start Collected data

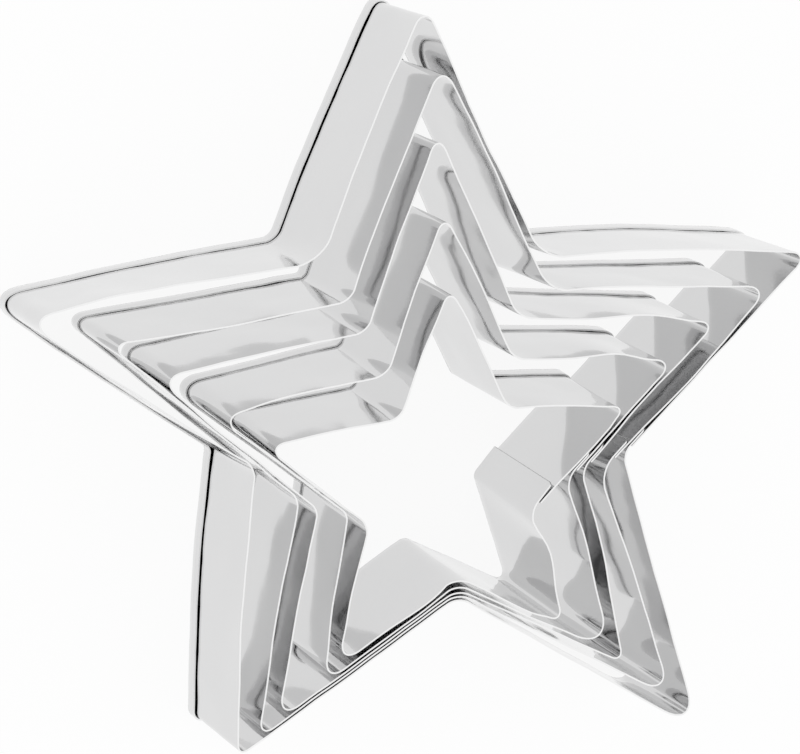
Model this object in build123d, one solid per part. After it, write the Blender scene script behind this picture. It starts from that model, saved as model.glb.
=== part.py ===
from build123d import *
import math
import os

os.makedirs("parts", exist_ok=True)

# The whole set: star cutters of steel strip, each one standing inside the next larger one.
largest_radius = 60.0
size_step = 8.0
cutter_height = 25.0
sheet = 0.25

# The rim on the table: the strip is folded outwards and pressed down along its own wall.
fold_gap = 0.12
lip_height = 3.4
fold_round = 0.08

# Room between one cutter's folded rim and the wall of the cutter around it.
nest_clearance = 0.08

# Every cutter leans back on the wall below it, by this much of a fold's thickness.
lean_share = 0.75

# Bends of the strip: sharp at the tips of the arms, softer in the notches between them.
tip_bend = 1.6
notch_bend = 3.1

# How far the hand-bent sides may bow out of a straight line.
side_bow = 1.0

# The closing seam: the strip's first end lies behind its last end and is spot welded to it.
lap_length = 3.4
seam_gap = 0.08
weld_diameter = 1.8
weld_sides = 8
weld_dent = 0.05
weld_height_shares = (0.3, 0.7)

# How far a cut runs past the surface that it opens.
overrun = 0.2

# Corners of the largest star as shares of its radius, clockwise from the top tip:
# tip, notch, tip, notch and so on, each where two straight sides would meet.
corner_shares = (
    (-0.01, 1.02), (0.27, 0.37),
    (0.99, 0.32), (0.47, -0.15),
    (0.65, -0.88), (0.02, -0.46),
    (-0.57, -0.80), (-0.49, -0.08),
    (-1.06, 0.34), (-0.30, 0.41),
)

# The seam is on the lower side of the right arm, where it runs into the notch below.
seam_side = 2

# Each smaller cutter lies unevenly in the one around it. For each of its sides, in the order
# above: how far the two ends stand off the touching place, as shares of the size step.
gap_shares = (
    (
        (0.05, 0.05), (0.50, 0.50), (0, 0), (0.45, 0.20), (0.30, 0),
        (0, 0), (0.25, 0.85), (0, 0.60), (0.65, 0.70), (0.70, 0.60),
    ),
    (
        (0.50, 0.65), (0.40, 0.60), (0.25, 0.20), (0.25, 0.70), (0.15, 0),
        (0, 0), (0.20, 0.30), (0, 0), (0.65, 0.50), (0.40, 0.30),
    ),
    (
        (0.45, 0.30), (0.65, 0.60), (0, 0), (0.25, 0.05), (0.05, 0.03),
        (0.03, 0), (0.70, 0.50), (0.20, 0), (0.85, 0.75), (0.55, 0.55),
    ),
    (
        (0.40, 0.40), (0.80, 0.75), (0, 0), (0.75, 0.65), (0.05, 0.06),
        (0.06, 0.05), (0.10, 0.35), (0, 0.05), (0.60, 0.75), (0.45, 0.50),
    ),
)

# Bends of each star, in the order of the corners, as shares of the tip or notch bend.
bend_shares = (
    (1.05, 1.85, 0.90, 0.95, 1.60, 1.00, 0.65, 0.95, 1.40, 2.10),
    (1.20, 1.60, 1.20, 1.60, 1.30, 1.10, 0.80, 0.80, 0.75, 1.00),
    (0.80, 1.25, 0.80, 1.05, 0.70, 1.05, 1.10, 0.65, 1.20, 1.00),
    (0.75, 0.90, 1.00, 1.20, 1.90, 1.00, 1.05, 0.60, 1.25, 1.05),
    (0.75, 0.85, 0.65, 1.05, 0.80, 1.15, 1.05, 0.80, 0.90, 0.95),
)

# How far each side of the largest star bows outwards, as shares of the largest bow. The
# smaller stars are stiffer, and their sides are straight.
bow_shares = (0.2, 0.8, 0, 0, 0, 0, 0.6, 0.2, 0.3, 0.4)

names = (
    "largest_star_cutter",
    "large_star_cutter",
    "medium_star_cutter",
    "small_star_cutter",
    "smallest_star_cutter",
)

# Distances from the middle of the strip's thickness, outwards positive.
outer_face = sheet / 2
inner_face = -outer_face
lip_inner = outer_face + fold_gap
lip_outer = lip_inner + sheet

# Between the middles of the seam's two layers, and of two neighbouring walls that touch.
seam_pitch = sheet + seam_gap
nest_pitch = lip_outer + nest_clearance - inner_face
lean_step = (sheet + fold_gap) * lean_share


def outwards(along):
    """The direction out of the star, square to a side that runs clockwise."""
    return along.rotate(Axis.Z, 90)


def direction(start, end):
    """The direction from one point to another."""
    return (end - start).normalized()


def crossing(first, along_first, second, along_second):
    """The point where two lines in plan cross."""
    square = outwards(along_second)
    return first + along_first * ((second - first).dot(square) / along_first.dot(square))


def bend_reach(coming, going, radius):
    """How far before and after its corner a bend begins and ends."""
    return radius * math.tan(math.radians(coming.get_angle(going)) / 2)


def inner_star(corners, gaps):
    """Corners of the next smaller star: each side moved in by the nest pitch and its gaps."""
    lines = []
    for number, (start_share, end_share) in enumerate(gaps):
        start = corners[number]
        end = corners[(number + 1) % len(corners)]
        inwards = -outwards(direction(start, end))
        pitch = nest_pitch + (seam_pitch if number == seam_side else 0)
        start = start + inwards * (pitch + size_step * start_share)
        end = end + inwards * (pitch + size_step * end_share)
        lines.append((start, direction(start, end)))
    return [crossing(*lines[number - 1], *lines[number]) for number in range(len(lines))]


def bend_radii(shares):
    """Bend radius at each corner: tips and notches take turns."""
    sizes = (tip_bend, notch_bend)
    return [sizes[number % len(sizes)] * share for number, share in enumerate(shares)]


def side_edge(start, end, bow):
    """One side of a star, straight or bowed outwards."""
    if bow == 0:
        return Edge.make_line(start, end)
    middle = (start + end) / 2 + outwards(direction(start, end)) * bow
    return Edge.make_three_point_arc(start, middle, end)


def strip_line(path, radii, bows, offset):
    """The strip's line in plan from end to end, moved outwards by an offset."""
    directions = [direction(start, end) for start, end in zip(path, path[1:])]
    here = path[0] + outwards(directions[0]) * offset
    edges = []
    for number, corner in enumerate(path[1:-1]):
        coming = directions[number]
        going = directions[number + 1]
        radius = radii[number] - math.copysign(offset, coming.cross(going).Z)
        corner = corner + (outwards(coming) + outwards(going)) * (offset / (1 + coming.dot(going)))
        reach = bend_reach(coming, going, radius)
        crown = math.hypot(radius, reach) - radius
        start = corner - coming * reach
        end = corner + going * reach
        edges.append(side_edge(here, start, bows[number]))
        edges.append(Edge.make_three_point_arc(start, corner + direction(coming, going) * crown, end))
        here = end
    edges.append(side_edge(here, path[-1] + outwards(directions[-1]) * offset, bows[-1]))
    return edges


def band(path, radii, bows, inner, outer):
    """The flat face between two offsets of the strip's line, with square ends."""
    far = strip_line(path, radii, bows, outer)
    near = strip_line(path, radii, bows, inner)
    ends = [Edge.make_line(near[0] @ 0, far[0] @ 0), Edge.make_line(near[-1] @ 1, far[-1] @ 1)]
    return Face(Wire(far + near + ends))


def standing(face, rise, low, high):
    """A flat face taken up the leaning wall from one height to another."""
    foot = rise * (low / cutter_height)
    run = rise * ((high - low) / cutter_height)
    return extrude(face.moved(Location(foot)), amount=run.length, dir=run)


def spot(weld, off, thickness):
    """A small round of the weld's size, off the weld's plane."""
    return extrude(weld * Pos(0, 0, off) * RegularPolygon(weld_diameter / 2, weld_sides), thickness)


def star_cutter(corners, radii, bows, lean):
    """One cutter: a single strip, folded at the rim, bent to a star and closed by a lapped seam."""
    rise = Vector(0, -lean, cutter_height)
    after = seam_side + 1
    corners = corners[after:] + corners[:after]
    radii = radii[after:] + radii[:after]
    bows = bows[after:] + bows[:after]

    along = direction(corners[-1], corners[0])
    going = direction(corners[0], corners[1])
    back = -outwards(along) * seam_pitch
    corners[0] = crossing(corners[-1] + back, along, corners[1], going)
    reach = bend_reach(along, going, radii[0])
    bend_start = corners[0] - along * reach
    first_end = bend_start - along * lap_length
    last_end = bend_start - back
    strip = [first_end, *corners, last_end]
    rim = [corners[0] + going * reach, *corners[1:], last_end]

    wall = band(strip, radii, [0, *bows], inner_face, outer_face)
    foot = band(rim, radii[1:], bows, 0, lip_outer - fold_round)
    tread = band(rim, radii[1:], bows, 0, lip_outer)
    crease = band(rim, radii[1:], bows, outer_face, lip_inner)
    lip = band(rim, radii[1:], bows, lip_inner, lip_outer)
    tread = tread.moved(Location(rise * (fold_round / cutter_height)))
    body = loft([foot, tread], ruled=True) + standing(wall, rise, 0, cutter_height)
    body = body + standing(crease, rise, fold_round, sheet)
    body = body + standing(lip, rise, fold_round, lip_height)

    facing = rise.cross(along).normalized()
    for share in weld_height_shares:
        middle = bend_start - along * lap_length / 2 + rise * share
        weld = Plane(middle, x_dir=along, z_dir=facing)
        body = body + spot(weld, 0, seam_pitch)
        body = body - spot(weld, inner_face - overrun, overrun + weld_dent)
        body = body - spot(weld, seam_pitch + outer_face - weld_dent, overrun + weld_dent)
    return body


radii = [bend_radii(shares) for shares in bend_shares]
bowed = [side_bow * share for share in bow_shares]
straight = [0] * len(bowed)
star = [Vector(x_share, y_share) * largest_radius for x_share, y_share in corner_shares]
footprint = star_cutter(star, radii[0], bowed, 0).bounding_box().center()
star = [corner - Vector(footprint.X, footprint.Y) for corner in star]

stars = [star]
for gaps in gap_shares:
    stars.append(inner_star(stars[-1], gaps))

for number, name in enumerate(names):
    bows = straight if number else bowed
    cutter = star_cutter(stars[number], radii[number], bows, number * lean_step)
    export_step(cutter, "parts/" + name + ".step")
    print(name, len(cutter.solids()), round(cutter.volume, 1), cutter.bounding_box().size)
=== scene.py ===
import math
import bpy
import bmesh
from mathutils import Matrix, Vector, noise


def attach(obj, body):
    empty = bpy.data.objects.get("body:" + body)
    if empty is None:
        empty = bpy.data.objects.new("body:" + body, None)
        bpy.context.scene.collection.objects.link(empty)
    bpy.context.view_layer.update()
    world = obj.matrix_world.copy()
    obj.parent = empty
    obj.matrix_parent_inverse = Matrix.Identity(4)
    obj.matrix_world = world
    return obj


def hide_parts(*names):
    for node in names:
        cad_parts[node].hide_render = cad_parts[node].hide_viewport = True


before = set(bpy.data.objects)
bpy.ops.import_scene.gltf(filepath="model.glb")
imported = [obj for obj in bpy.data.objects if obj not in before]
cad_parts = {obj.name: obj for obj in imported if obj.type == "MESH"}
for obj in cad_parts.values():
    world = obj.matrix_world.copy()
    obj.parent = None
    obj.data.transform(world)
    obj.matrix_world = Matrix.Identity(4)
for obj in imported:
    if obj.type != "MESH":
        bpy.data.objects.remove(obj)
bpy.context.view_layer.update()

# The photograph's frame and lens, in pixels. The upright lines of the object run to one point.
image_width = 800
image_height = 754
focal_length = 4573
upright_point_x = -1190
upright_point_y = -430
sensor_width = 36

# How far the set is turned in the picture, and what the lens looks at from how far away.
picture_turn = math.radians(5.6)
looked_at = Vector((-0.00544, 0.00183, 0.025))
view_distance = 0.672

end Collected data

* _Given instruction_
Return verbatim the lines that run from the line containing "stars = [star]" through the line containing "for node in", inclusive.

* _Exercise answer_
stars = [star]
for gaps in gap_shares:
    stars.append(inner_star(stars[-1], gaps))

for number, name in enumerate(names):
    bows = straight if number else bowed
    cutter = star_cutter(stars[number], radii[number], bows, number * lean_step)
    export_step(cutter, "parts/" + name + ".step")
    print(name, len(cutter.solids()), round(cutter.volume, 1), cutter.bounding_box().size)
=== scene.py ===
import math
import bpy
import bmesh
from mathutils import Matrix, Vector, noise


def attach(obj, body):
    empty = bpy.data.objects.get("body:" + body)
    if empty is None:
        empty = bpy.data.objects.new("body:" + body, None)
        bpy.context.scene.collection.objects.link(empty)
    bpy.context.view_layer.update()
    world = obj.matrix_world.copy()
    obj.parent = empty
    obj.matrix_parent_inverse = Matrix.Identity(4)
    obj.matrix_world = world
    return obj


def hide_parts(*names):
    for node in names:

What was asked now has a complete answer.